Nessie
Penultimate Amazing
- Joined
- Jun 16, 2012
- Messages
- 16,177
What other/better method do we have than a fair and proper trial in a court of law?
The present system needs to be better at following its own rules regarding investigating all reasonable lines of enquiry and disclosing all evidence, including exculpatory so that the jury or judge gets everything. Not just a cherry picked prosecution version/story.
If you commit a crime and plead not guilty, you have a high chance of walking free, thanks to sympathetic jurors (cf the recent case of the guy charged with tampering with his wife's parachute), thus, the tiny number who are found 'guilty' after an often long and exhaustively fair trial - perhaps a third - have achieved the high bar threshold of 'Beyond a Reasonable Doubt'.
Evidence please.
I was juror in a case where the defendant openly admitted he committed the assault, yet my fellow jurors came back with 'not guilty'.
In a murder trial, the bar is even higher. There is no benefit from convicting the wrong person.
In the case of the Chillenden murders, posters here are baying, 'Where is the forensic evidence' yet wilfully ignoring the fact the perpetrator took great pains to remove evidence from the scene. The bootlaces used to tie the victims were removed from the scene. One was accidentally left behind and an eye witness saw a highly agitated man such that she was able to stare at his face in the car mirror and provide an e-fit. The e-fit clearly shows someone with sticking out ears. Bellfield's ears are close to his head. So the claim, 'Oh, the e-fit could fit Bellfield' is an attempt to shoe-horn post-hoc backwards suspect-centric logic to 'the alternative theory'.
An eye witness said Stone visited their house with a blood splattered t-shirt within the time frame of the crime.
But we are to ignore all this, because the public love a romantic 'wrong man spends 20-years in jail' sob story and conveniently overlook the fact there was a fact-finding merits trial, with twelve just men/women bending over to give a fair and true verdict to the best of their ability, only after hearing all of the evidence put before the court (note: not just selected bits).
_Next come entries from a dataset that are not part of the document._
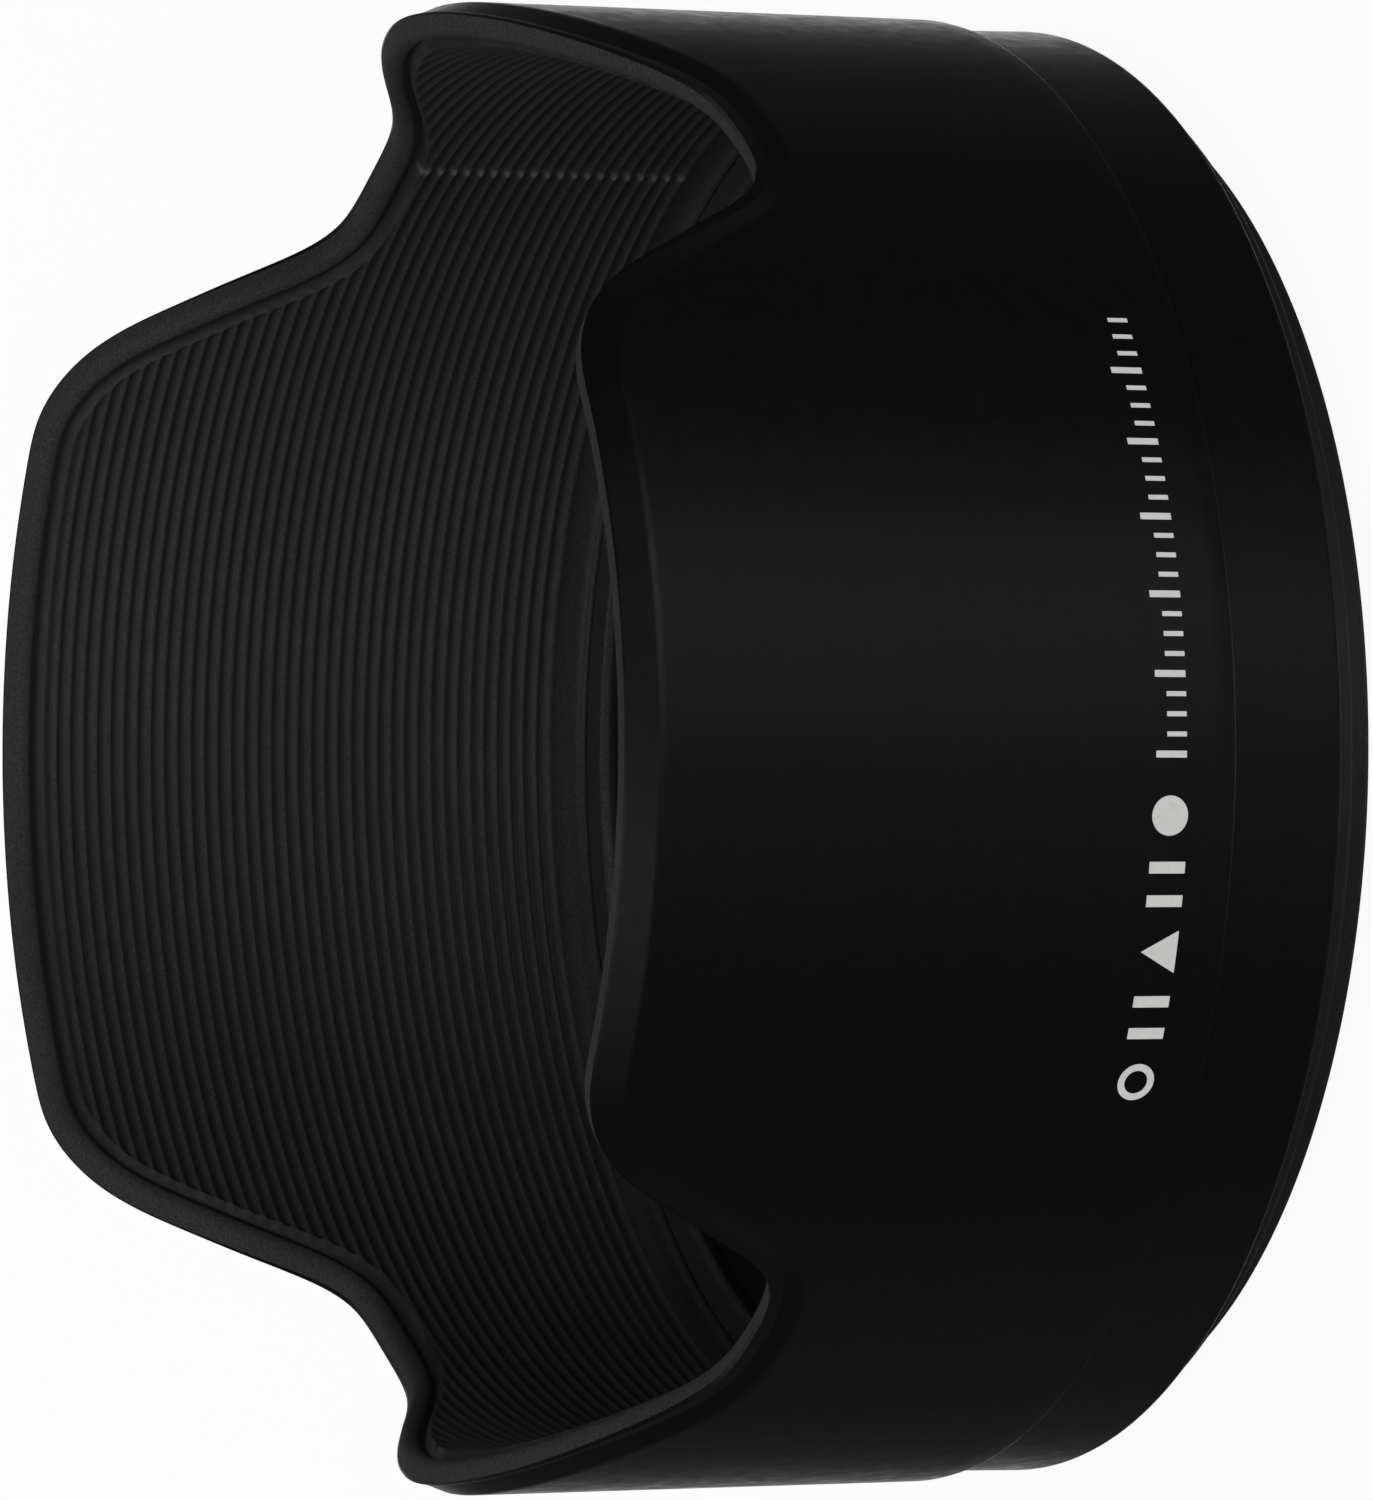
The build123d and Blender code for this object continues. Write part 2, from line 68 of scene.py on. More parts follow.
# Petal edge over one quarter: angle in degrees, drop below the tip.
PETAL_EDGE = [
    (0, 0.0), (9, 0.0), (18, 0.0), (24, 0.0), (26.5, 0.0), (28.5, 0.07), (30.6, 0.38),
    (32.8, 1.02), (35.1, 2.12), (37.5, 3.95), (39.9, 6.5), (42.4, 9.3), (44.6, 11.75),
    (46.5, 13.4), (48.4, 14.3), (50.7, 14.66), (54.0, 14.74), (57.5, 14.66), (60.8, 14.3),
    (64.6, 13.2), (69.0, 11.55), (74.4, 9.75), (80.0, 8.4), (85.0, 7.55), (90.0, 7.25),
]


def outer_r(z):
    return STEP_R + OUTER_FLARE * (z - STEP_Z)


def inner_r(z):
    return WALL_IN_R + INNER_FLARE * (z - SEAT_Z)


# -------------------------------------------------------------- petal edge
def path_lengths(points):
    return np.concatenate([[0], np.cumsum(np.hypot(*np.diff(points, axis=0).T))])


def sample_spline(points, steps):
    """Smooth cubic through the points, level at both ends: positions and unit tangents
    at steps + 1 places an equal length apart."""
    count = len(points)
    knots = path_lengths(points)
    spans = np.diff(knots)
    system = np.zeros((count, count))
    target = np.zeros((count, 2))
    system[0, 0] = system[-1, -1] = 1
    target[0] = target[-1] = (1, 0)
    for i in range(1, count - 1):
        before, after = spans[i - 1], spans[i]
        system[i, i - 1:i + 2] = after, 2 * (before + after), before
        target[i] = 3 * (after * (points[i] - points[i - 1]) / before
                         + before * (points[i + 1] - points[i]) / after)
    slopes = np.linalg.solve(system, target)

    def evaluate(at):
        i = np.clip(np.searchsorted(knots, at, side="right") - 1, 0, count - 2)
        x = ((at - knots[i]) / spans[i])[:, None]
        width = spans[i][:, None]
        position = ((2 * x**3 - 3 * x**2 + 1) * points[i]
                    + (x**3 - 2 * x**2 + x) * width * slopes[i]
                    + (-2 * x**3 + 3 * x**2) * points[i + 1]
                    + (x**3 - x**2) * width * slopes[i + 1])
        tangent = ((6 * x**2 - 6 * x) / width * points[i]
                   + (3 * x**2 - 4 * x + 1) * slopes[i]
                   + (-6 * x**2 + 6 * x) / width * points[i + 1]
                   + (3 * x**2 - 2 * x) * slopes[i + 1])
        return position, tangent

    fine = np.linspace(0, knots[-1], 4000)
    lengths = path_lengths(evaluate(fine)[0])
    even = np.interp(np.linspace(0, lengths[-1], steps + 1), lengths, fine)
    position, tangent = evaluate(even)
    return position, tangent / np.hypot(tangent[:, 0], tangent[:, 1])[:, None]


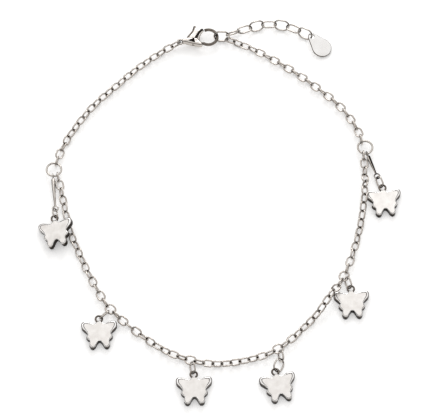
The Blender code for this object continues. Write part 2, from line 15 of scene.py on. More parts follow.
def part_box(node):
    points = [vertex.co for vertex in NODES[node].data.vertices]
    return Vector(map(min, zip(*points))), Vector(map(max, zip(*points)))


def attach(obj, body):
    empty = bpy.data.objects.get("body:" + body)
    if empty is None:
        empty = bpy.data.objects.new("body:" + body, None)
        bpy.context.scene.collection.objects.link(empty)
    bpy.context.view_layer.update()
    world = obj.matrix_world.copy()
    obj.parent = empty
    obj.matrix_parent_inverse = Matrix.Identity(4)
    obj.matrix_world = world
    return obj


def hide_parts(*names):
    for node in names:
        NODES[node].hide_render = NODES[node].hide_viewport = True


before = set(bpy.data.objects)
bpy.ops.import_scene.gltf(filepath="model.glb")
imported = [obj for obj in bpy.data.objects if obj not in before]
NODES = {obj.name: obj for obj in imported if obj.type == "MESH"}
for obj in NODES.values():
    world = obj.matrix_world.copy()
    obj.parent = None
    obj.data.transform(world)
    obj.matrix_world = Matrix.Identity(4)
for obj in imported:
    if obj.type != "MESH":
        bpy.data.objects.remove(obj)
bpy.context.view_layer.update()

MM = 0.001

# Sizes, as in part.py
HOOK_GAP = 0.07 * MM
LEVER_GAP = 0.08 * MM
LINK_LENGTH = 2.76 * MM
LINK_WIDTH = 2.05 * MM
LINK_WIRE = 0.43 * MM
CONTACT_SHARE = 0.27
STATION_WIDTH = 2.45 * MM
ROLL_SPREAD = 4.0
END_RING_OUTER = 3.9 * MM
END_RING_WIRE = 0.50 * MM
BAR_LENGTHS = {"left": 8.4 * MM, "right": 6.2 * MM}
BAR_WIDTH = 1.00 * MM
BAR_END_WIDTH = 0.44 * MM
BAR_EYE_OUTER = 1.60 * MM
BAR_EYE_WIRE = 0.32 * MM
JUMP_SIZE = (3.10 * MM, 2.30 * MM)
ROUND_JUMP_SIZE = (3.40 * MM, 2.80 * MM)
JUMP_WIRE = 0.40 * MM
CHARM_WIDTH = 8.0 * MM
CHARM_HEIGHT = 6.5 * MM
CHARM_THICKNESS = 1.30 * MM
CHARM_EYE_OUTER = 1.95 * MM
CHARM_EYE_WIRE = 0.45 * MM
CHARM_EYE_RISE = 0.75 * MM
CHARM_EYE_HEIGHT = 0.78 * MM
CLASP_EYE_OUTER = 1.75 * MM
CLASP_EYE_WIRE = 0.50 * MM
CLASP_THICKNESS = 1.60 * MM
LEVER_THICKNESS = 0.80 * MM
PIN_RADIUS = 0.22 * MM
HOOK_RADIUS = 2.08 * MM
HOOK_WIRE = 0.74 * MM
HOOK_CENTRE = (6.85 * MM, 0.48 * MM)
PIVOT = (3.90 * MM, -0.30 * MM)
CLASP_TURN = math.radians(7.0)
CLASP_EYE_PLACE = (-9.25, 44.0)
HOOK_RING_LENGTH = 4.00 * MM
HOOK_RING_WIDTH = 3.10 * MM
HOOK_RING_WIRE = 0.46 * MM
EXTENDER_LENGTH = 3.95 * MM
EXTENDER_WIDTH = 3.05 * MM
EXTENDER_WIRE = 0.42 * MM
EXTENDER_LINKS = 7
TAG_LENGTH = 6.9 * MM
TAG_WIDTH = 4.7 * MM
TAG_THICKNESS = 0.50 * MM
TAG_HOLE = 1.25 * MM
TAG_TIP_RADIUS = 1.00 * MM
LINK_SINK = CONTACT_SHARE * LINK_WIRE
LINK_PITCH = LINK_LENGTH - 2 * LINK_WIRE + LINK_SINK
RING_HEIGHT = LINK_WIDTH / 2
HOOK_RING_MEAN = (HOOK_RING_WIDTH - HOOK_RING_WIRE) / 2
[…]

Stone knew things that were not in the public domain. He described the towels the woman and child were strangled with as 'wet', for example.
If there is merit in this 'new evidence' it is utter paranoid conspiracy theory to assert the criminal review committee will reject it automatically 'because they cannot bear to admit they were wrong'.
If Stone is attempting a fraudulent stunt to immorally gain compensation, then he should be charged further and his lawyers reported to the Bar Standards as to their conduct.
No, I am asking that the new evidence regarding the jail confession and other evidence is examined asap (the legal system is too slow in pretty much everything it does, potential miscarriages of justice should be fast tracked) and that lessons should be learned regarding the evidence that pointed away from Stone being the killer, which the police pretty much ignored.